— start Working data —

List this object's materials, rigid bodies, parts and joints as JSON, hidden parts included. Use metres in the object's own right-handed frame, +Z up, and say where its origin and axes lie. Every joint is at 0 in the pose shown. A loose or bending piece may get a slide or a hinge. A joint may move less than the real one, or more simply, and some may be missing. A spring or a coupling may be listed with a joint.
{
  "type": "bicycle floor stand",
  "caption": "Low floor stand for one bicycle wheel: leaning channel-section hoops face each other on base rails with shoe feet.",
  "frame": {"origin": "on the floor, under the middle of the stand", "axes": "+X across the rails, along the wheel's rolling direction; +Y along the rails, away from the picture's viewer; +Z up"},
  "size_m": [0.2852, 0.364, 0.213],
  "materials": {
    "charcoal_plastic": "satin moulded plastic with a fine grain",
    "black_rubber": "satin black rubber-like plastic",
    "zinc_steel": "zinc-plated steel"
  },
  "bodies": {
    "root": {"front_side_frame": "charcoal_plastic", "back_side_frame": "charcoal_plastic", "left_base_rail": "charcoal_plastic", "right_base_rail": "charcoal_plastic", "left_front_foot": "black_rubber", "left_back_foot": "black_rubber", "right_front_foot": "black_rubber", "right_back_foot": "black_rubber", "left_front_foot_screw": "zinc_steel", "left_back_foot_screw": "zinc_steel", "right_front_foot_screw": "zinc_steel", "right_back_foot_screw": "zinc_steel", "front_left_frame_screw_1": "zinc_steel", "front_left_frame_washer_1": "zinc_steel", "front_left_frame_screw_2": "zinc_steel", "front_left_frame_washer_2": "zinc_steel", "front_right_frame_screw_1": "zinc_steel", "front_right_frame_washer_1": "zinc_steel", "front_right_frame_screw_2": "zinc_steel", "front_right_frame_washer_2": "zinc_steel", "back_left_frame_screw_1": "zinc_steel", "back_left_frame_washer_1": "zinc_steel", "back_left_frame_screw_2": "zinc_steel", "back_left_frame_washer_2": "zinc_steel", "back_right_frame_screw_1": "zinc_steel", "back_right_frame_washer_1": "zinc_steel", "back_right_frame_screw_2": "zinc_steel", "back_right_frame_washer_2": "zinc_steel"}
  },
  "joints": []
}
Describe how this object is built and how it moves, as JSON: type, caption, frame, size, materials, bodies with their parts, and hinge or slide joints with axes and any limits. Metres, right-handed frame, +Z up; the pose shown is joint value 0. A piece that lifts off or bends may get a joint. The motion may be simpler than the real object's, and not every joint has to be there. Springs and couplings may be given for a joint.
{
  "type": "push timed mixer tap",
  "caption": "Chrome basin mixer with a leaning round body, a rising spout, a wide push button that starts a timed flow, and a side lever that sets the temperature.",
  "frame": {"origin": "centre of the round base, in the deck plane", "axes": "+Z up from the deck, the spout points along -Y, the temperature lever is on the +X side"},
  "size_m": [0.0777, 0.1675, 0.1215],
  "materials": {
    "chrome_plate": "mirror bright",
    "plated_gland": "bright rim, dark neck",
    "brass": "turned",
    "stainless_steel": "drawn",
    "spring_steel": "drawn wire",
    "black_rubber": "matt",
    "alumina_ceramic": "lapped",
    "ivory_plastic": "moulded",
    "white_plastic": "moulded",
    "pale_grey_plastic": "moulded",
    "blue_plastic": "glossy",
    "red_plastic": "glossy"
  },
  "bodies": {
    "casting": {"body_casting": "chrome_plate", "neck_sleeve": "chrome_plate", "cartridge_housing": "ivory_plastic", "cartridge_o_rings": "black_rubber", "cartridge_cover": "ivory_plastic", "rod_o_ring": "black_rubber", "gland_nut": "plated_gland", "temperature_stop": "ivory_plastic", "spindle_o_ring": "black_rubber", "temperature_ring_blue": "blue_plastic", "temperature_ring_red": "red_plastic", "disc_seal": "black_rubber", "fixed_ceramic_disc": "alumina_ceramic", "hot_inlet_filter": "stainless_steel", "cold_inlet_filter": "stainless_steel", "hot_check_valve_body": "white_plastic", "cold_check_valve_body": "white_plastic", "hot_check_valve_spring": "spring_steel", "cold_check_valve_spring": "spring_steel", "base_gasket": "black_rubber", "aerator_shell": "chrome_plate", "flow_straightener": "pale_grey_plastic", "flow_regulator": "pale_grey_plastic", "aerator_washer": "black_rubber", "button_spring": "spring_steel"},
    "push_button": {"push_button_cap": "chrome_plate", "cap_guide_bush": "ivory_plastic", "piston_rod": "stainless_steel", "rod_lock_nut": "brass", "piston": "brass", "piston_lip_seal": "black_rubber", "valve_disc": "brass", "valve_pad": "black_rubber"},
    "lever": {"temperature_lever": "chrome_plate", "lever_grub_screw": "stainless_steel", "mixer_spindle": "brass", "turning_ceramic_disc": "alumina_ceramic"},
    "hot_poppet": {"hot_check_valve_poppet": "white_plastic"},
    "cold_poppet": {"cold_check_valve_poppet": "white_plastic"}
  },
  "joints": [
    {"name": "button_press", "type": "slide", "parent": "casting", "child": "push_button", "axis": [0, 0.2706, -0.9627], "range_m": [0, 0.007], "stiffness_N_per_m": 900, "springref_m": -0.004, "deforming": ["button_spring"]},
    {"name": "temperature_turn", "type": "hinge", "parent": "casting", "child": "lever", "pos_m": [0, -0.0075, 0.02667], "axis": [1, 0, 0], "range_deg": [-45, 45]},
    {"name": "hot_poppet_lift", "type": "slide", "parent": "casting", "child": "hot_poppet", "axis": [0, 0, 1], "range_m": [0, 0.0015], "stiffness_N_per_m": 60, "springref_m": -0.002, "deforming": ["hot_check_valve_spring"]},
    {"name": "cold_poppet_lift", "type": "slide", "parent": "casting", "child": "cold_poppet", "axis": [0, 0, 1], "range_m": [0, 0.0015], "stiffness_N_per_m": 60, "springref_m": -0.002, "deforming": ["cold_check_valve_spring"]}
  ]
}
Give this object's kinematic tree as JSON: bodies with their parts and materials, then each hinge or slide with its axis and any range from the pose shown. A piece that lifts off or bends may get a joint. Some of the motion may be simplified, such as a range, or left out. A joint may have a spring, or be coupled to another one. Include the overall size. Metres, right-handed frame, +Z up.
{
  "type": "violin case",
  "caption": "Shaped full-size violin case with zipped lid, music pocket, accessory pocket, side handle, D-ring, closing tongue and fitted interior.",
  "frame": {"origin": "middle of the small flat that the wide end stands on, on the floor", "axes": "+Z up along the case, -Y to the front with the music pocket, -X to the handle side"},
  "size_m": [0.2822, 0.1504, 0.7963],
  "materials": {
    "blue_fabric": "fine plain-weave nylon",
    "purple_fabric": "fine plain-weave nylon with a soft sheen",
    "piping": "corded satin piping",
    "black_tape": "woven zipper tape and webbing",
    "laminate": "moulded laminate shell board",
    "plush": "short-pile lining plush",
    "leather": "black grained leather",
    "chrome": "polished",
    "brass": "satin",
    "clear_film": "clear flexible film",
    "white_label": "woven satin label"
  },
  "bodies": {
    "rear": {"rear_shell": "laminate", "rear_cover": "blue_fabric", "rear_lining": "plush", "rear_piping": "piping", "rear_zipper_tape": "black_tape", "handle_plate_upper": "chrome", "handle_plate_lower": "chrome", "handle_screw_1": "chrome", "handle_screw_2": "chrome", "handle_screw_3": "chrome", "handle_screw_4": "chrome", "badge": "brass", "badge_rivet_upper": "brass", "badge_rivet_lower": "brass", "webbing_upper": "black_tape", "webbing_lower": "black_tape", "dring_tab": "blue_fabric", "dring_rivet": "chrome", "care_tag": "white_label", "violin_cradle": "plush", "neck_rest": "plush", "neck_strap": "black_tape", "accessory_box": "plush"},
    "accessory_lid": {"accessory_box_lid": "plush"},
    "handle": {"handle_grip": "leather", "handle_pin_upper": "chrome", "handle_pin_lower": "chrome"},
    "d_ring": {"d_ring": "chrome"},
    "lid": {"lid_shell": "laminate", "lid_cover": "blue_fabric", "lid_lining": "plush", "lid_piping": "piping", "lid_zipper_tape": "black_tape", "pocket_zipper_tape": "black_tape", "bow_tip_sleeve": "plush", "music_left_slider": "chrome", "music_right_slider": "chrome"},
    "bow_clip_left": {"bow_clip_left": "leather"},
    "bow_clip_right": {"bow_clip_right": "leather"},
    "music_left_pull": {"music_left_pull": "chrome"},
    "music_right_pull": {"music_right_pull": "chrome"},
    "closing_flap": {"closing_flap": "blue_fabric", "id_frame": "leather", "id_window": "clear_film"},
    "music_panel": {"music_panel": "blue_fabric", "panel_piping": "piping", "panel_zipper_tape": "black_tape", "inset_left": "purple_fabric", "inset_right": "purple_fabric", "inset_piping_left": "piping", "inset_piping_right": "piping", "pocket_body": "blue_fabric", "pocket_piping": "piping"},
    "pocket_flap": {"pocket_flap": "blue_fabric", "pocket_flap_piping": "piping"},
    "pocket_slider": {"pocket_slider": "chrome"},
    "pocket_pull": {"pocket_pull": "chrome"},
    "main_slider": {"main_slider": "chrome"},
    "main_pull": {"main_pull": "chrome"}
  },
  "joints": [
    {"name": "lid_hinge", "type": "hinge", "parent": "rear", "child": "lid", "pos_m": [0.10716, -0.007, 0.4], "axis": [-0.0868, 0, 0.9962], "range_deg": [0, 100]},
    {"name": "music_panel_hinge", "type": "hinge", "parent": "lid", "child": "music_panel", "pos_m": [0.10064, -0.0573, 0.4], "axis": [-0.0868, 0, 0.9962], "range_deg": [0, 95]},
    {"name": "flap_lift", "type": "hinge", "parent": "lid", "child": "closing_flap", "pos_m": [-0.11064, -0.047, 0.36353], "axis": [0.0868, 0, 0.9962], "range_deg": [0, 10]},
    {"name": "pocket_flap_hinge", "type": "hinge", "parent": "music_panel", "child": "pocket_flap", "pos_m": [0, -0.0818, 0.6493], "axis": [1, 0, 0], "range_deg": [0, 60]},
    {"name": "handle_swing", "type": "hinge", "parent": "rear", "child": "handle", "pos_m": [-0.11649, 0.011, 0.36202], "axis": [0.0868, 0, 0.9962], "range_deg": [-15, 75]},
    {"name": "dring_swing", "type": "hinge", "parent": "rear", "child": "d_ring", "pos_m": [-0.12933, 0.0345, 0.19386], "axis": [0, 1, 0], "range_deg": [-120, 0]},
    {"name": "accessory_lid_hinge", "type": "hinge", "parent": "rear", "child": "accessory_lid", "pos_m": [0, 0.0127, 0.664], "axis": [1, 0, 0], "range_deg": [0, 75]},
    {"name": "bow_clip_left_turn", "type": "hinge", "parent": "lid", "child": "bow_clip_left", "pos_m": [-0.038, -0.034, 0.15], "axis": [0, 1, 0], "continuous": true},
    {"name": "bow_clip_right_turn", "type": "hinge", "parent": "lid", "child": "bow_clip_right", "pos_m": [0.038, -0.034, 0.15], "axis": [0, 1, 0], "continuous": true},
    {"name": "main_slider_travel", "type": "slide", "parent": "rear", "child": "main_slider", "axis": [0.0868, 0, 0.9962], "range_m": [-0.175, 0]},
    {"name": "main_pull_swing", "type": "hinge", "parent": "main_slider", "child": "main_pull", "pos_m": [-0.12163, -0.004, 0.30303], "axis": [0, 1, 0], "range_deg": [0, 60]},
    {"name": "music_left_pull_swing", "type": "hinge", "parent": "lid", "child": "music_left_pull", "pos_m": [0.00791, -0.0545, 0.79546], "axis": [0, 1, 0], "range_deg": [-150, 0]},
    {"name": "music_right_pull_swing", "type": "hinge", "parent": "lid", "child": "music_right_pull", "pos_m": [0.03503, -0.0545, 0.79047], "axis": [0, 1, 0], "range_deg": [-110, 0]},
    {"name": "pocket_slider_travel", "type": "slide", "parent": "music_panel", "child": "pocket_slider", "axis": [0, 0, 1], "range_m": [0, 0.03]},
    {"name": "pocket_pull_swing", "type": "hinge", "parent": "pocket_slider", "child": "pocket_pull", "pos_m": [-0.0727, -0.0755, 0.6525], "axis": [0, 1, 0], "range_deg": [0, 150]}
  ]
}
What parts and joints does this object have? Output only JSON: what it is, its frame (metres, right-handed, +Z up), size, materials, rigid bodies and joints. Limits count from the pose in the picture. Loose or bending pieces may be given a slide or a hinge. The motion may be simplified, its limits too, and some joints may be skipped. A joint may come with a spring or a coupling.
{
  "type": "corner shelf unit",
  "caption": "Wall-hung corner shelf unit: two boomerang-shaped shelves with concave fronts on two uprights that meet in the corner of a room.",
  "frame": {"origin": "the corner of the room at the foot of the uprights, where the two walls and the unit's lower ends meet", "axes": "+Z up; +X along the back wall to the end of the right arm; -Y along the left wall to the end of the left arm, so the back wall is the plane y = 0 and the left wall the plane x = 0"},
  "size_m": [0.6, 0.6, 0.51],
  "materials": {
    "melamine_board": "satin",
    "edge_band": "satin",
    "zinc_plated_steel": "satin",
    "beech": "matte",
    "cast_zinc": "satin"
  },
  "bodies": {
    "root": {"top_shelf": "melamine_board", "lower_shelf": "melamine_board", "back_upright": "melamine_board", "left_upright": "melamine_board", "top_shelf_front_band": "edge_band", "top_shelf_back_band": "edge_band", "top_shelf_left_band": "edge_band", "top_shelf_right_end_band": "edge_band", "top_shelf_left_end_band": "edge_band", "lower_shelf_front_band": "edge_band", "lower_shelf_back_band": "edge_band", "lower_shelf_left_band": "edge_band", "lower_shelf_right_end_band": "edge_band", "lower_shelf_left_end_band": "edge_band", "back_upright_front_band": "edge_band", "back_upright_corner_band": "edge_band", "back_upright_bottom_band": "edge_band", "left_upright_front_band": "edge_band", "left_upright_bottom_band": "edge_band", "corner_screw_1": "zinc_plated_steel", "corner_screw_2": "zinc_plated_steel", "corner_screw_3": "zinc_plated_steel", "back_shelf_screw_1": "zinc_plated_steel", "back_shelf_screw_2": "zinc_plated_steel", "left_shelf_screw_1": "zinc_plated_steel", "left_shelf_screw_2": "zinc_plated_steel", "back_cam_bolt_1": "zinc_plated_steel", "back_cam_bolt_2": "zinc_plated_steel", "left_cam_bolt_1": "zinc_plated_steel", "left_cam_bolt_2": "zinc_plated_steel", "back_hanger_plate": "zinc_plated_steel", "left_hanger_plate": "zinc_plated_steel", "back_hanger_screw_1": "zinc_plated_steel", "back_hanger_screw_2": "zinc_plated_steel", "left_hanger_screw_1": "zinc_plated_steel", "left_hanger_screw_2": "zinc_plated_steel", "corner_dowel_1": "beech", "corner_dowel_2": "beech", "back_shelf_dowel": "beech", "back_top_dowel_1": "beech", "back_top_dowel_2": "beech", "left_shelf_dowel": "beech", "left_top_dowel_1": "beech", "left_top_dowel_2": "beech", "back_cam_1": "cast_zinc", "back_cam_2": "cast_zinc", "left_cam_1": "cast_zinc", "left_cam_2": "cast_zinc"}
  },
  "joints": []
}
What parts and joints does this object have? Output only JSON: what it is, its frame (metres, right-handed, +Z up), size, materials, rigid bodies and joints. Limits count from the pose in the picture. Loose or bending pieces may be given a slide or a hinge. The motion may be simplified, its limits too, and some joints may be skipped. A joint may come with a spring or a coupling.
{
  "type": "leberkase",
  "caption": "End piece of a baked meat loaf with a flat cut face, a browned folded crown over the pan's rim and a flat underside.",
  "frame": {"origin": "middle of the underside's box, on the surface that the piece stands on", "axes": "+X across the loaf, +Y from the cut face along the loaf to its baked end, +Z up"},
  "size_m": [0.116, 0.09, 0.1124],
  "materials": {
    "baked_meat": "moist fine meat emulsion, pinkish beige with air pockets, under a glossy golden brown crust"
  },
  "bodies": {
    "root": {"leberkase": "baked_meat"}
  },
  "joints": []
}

— end Working data —

Set exercise: Working from the listing above, pick out every line that has "each" and copy it.

Written solution:
  "caption": "Low floor stand for one bicycle wheel: leaning channel-section hoops face each other on base rails with shoe feet.",
Give this object's kinematic tree as JSON: bodies with their parts and materials, then each hinge or slide with its axis and any range from the pose shown. A piece that lifts off or bends may get a joint. Some of the motion may be simplified, such as a range, or left out. A joint may have a spring, or be coupled to another one. Include the overall size. Metres, right-handed frame, +Z up.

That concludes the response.